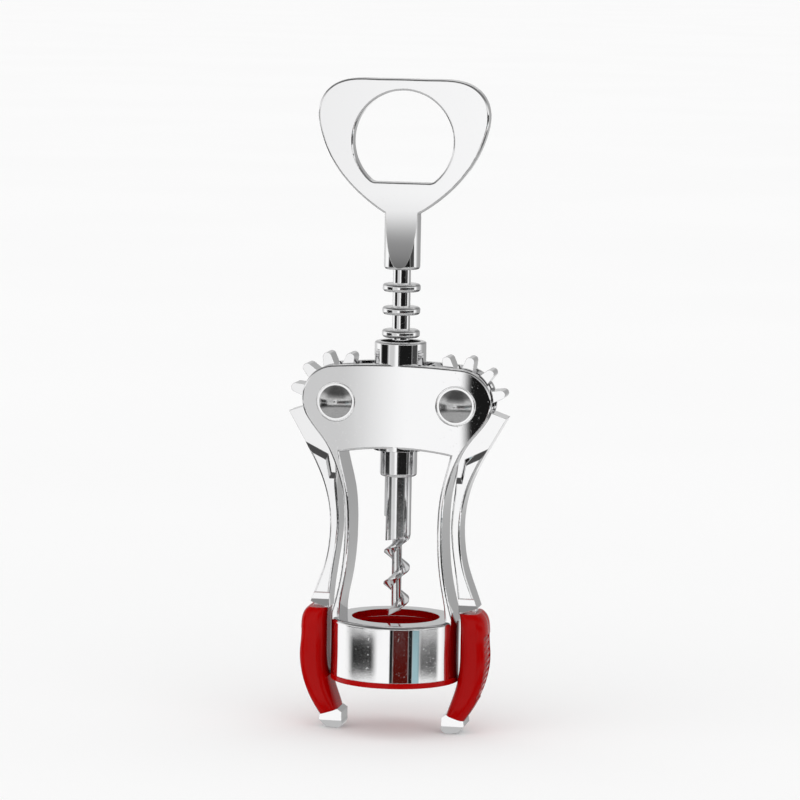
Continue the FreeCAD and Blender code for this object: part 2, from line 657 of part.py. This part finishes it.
def head_outline():
    """The flat head's outline, closed across the neck."""
    side = [(0.33, 0.999), (0.62, 0.993), (0.80, 0.955), (0.935, 0.875), (1.0, 0.74)]
    side += [(0.962, 0.585), (0.87, 0.435), (0.71, 0.275), (0.535, 0.155), (0.345, 0.056)]
    right = [(HEAD_HALF_WIDTH * x, NECK_Z + HEAD_HEIGHT * z) for x, z in side]
    right.append((STEM_RADIUS, NECK_Z))
    points = [(-x, z) for x, z in reversed(right)] + [(0, HEAD_TOP)] + right
    return [curve(points), line(points[-1], points[0])]


def make_scoop(way):
    """The space in front of (-1) or behind (1) the head, with its long sweep down the stem."""
    half = PLATE_THICKNESS / 2.0
    centre = Vector(-60, way * (SCOOP_RADIUS + half), NECK_Z + SCOOP_RISE)
    sweep = Part.makeCylinder(SCOOP_RADIUS, 120, centre, Vector(1, 0, 0))
    side = sorted((way * half, way * (half + 2.0 * STEM_RADIUS)))
    space = block(-60, 60, *side, NECK_Z + SCOOP_RISE, HEAD_TOP + 1.0)
    low = block(-60, 60, *side, STEM_Z - 1.0, NECK_Z + SCOOP_RISE)
    return space.fuse(sweep.common(low)).removeSplitter()


def make_opener_hole():
    """The D-shaped hole that grips a crown cap, with rounded lower corners."""
    centre_z = NECK_Z + OPENER_RISE
    floor = centre_z - OPENER_FLAT_DROP
    lift = floor + OPENER_CORNER
    across = math.sqrt((OPENER_RADIUS - OPENER_CORNER) ** 2 - (centre_z - lift) ** 2)
    turn = math.atan2(lift - centre_z, across)
    half_turn = (turn - math.pi / 2.0) / 2.0
    leave = (OPENER_RADIUS * math.cos(turn), centre_z + OPENER_RADIUS * math.sin(turn))
    bend = (across + OPENER_CORNER * math.cos(half_turn), lift + OPENER_CORNER * math.sin(half_turn))
    side = arc(leave, bend, (across, floor))
    edges = [side, side.mirror(Vector(0, 0, 0), Vector(1, 0, 0))]
    edges.append(line((-across, floor), (across, floor)))
    edges.append(arc((-leave[0], leave[1]), (0, centre_z + OPENER_RADIUS), leave))
    return slab(edges, 4.0 * PLATE_THICKNESS)


def edge_is_on_head(edge):
    """True for a rim or hole edge in the head's faces, but not across the neck."""
    if edge.BoundBox.ZMax < NECK_Z + 0.1:
        return False
    for point in edge.discretize(7):
        drop = max(0.0, NECK_Z + SCOOP_RISE - point.z)
        sweep = SCOOP_RADIUS - math.sqrt(SCOOP_RADIUS ** 2 - drop ** 2)
        if abs(abs(point.y) - PLATE_THICKNESS / 2.0 - sweep) > 0.02:
            return False
    return edge.BoundBox.ZLength > 0.001 or edge.BoundBox.ZMax > NECK_Z + SCOOP_RISE + 0.1


def make_handle():
    """The opener handle: a flat head on a round stem with a long scoop front and rear."""
    stem = rod(STEM_RADIUS, STEM_Z, NECK_Z + 1.0)
    stem = rounded(stem, RACK_ROUNDING, lambda edge: edge.BoundBox.ZMax < STEM_Z + 0.01)
    scoops = [make_scoop(-1), make_scoop(1)]
    head = slab(head_outline(), 2.0 * STEM_RADIUS).cut(scoops + [make_opener_hole()])
    head = rounded(head, PLATE_ROUNDING, edge_is_on_head)
    socket = rod(RACK_CORE_RADIUS, STEM_Z, STEM_Z + TENON_LENGTH)
    pin = handle_pin_shape(2.0 * (STEM_RADIUS - CROSS_PIN_INSET))
    return stem.cut(scoops).fuse(head).cut([socket, pin]).removeSplitter()


def make_worm():
    """The worm: tenon, shank with a flat and a sloping end, and a right-hand screw."""
    tenon = rod(WORM_TENON_RADIUS, SPINDLE_FOOT_Z, SPINDLE_FOOT_Z + WORM_TENON)
    shank = rod(SHANK_RADIUS, SHANK_Z - 3.0, SPINDLE_FOOT_Z)
    wedge = block(-20, 20, -20, 20, SHANK_Z - 23.0, SHANK_Z)
    wedge.rotate(Vector(0, 0, SHANK_Z), Vector(0, 1, 0), -SHANK_SLOPE)
    flat = block(-20, SHANK_FLAT_DEPTH - SHANK_RADIUS, -20, 20, SHANK_Z - 20, SHANK_Z + SHANK_FLAT)
    shank = shank.cut([wedge, flat])
    height = SHANK_Z + 2.0 - WORM_TIP_Z
    helix = Part.makeHelix(WORM_PITCH, height, WORM_RADIUS - 1.0)
    section = Part.makePolygon([
        spot(0.8, FLIGHT_ROOT_HALF),
        spot(WORM_RADIUS, FLIGHT_EDGE_HALF),
        spot(WORM_RADIUS, -FLIGHT_EDGE_HALF),
        spot(0.8, -FLIGHT_ROOT_HALF),
        spot(0.8, FLIGHT_ROOT_HALF),
    ])
    flight = Part.Wire(helix).makePipeShell([section], True, True)
    flight.rotate(Vector(0, 0, 0), Vector(0, 0, 1), 180)
    flight.translate(Vector(0, 0, WORM_TIP_Z))
    core = rod(WORM_CORE_RADIUS, WORM_TIP_Z, SHANK_Z + 3.0)
    tip = Vector(-WORM_TIP_OFFSET, 0, WORM_TIP_Z)
    taper = WORM_TAPER * WORM_PITCH
    point = Part.makeCone(0, 1.6 * WORM_RADIUS, taper, tip, Vector(WORM_TIP_OFFSET, 0, taper))
    waste = block(-20, 20, -20, 20, WORM_TIP_Z - WORM_PITCH, WORM_TIP_Z + 0.6 * taper)
    screw = flight.fuse(core).cut(waste.cut(point))
    body = tenon.fuse([shank, screw])
    return body.cut(worm_pin_shape(4.0 * RACK_RADIUS)).removeSplitter()


def build():
    """Every piece by its node name."""
    pieces = {
        "frame_casting": make_casting(),
        "bottle_liner": make_liner(),
        "guide_bush": make_bush(),
        "rack_spindle": make_rack(),
        "opener_handle": make_handle(),
        "handle_pin": handle_pin_shape(2.0 * (STEM_RADIUS - CROSS_PIN_INSET)),
        "worm": make_worm(),
        "worm_pin": worm_pin_shape(2.0 * (RACK_RADIUS - WORM_PIN_INSET)),
    }
    pairs = make_pivot_pieces()
    pairs["lever"] = make_lever()
    pairs["grip"] = make_grip()
    for name, shape in pairs.items():
        pieces[name + "_right"] = shape
        pieces[name + "_left"] = mirrored(shape)
    return pieces


os.makedirs("parts", exist_ok=True)
for node, shape in build().items():
    shape.exportStep("parts/" + node + ".step")
    print(node, len(shape.Solids), shape.isValid(), round(shape.Volume, 1))
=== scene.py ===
"""Looks of a wing corkscrew whose handle is a crown-cap opener.

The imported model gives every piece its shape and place. This script dresses the pieces
in their finishes and sets up the studio and the camera.
"""

import logging
import math
from dataclasses import dataclass, field
from enum import Enum

import bpy
from mathutils import Matrix, Vector


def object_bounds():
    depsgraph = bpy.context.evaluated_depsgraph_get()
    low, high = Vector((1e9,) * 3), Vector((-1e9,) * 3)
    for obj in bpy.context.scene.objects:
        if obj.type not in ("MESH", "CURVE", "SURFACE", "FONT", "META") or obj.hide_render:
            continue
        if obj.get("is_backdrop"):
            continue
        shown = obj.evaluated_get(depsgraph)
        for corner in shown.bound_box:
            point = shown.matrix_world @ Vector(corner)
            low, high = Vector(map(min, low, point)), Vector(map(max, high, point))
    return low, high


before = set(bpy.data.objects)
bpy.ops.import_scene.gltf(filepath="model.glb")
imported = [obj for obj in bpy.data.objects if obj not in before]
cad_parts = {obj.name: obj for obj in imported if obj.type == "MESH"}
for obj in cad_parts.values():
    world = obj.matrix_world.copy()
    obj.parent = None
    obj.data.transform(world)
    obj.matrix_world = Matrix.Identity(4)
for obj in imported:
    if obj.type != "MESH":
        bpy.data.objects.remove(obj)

LOG = logging.getLogger("corkscrew")
SENSOR_WIDTH = 36.0


class Side(Enum):
    """The two sides of the tool, left and right seen from the front."""

    LEFT = "left"
    RIGHT = "right"

    def name_of(self, piece: str) -> str:
        """Return the node name of this side's piece."""
        return f"{piece}_{self.value}"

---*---

> **Your task**
Take the line that contains "imported = [obj" and every line after it through the end of the listing above, and repeat them exactly.

> **Solved exercise**
imported = [obj for obj in bpy.data.objects if obj not in before]
cad_parts = {obj.name: obj for obj in imported if obj.type == "MESH"}
for obj in cad_parts.values():
    world = obj.matrix_world.copy()
    obj.parent = None
    obj.data.transform(world)
    obj.matrix_world = Matrix.Identity(4)
for obj in imported:
    if obj.type != "MESH":
        bpy.data.objects.remove(obj)

LOG = logging.getLogger("corkscrew")
SENSOR_WIDTH = 36.0


class Side(Enum):
    """The two sides of the tool, left and right seen from the front."""

    LEFT = "left"
    RIGHT = "right"

    def name_of(self, piece: str) -> str:
        """Return the node name of this side's piece."""
        return f"{piece}_{self.value}"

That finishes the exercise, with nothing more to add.